At its Next Horizon event today, AMD unveiled substantial new details about its 7nm server CPU, codenamed Rome. The new chip debuts at a significant time for AMD. Its first server CPU, Epyc, has won accolades and adoption, including a new announcement of support from Amazon. Epyc 2 is, in some ways, even more important. Businesses are intrinsically conservative and companies don’t tend to leap from CPU vendor to CPU vendor at the drop of a hat. Pushing AMD CPUs into more businesses means demonstrating a sustained roadmap and ability to deliver new product generations that continue to compete effectively. AMD’s Rome disclosures imply that their first 7nm chip will indeed deliver on these gains. (Apologies for potato photos — I am an acknowledged miserable photographer.)
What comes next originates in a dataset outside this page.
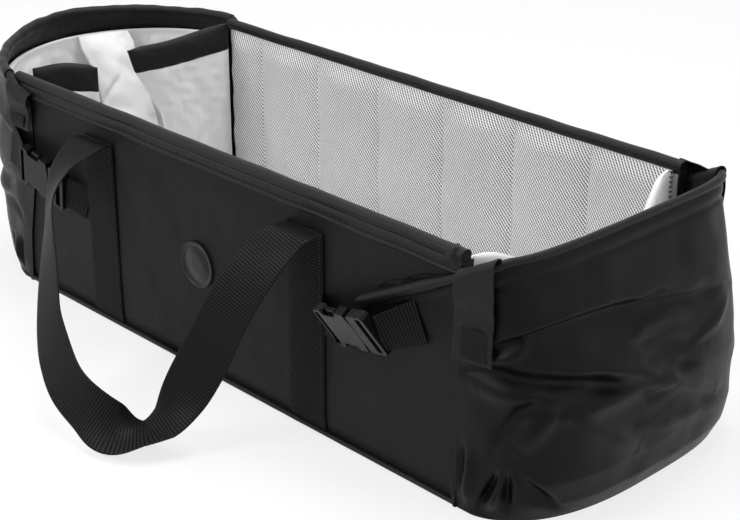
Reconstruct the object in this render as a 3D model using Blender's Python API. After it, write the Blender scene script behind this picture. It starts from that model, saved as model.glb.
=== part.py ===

According to AMD’s CTO, Mark Papermaster, second-generation Epyc CPUs will feature a number of significant improvements over its original design. Floating point throughput has been doubled, thanks to the adoption of 256-bit AVX2 registers. Load/Store bandwidth has been doubled as well, and the CPU’s dispatch and retire bandwidth have both increased, as has the micro-op cache. Epyc
These improvements should collectively boost Epyc and Ryzen performance substantially, though AMD did not state if it would reduce the clock speed of 7nm Ryzen and Epyc CPUs when running AVX2 in the same way Intel does. 128-bit AVX2 support actually worked quite well for AMD in Ryzen — server tests and comparisons showed that while Intel had a definite advantage in some FPU workloads, AMD was quite strong, or even performance-leading in others.
As for PCIe 4.0 support, AMD will offer backwards compatibility with existing Naples platforms and future compatibility with AMD’s Milan platform, guaranteed. That means the CPU can use either PCIe 3.0 or 4.0 depending on the platform in question.
Infinity Fabric is also getting a major update, though some details weren’t disclosed. As some have predicted, Epyc 2 will be AMD’s first CPU to deploy chiplets based on 7nm while the I/O block is built on 14nm. This isn’t necessarily a bad thing. As node shrinks have progressed, contact and interconnect resistance has become a major limiting factor to improving overall performance. There’s not necessarily much intrinsic benefit to simply packing more wires and pads into smaller and smaller spaces — and so, AMD is splitting its I/O and chiplets into two separate sections.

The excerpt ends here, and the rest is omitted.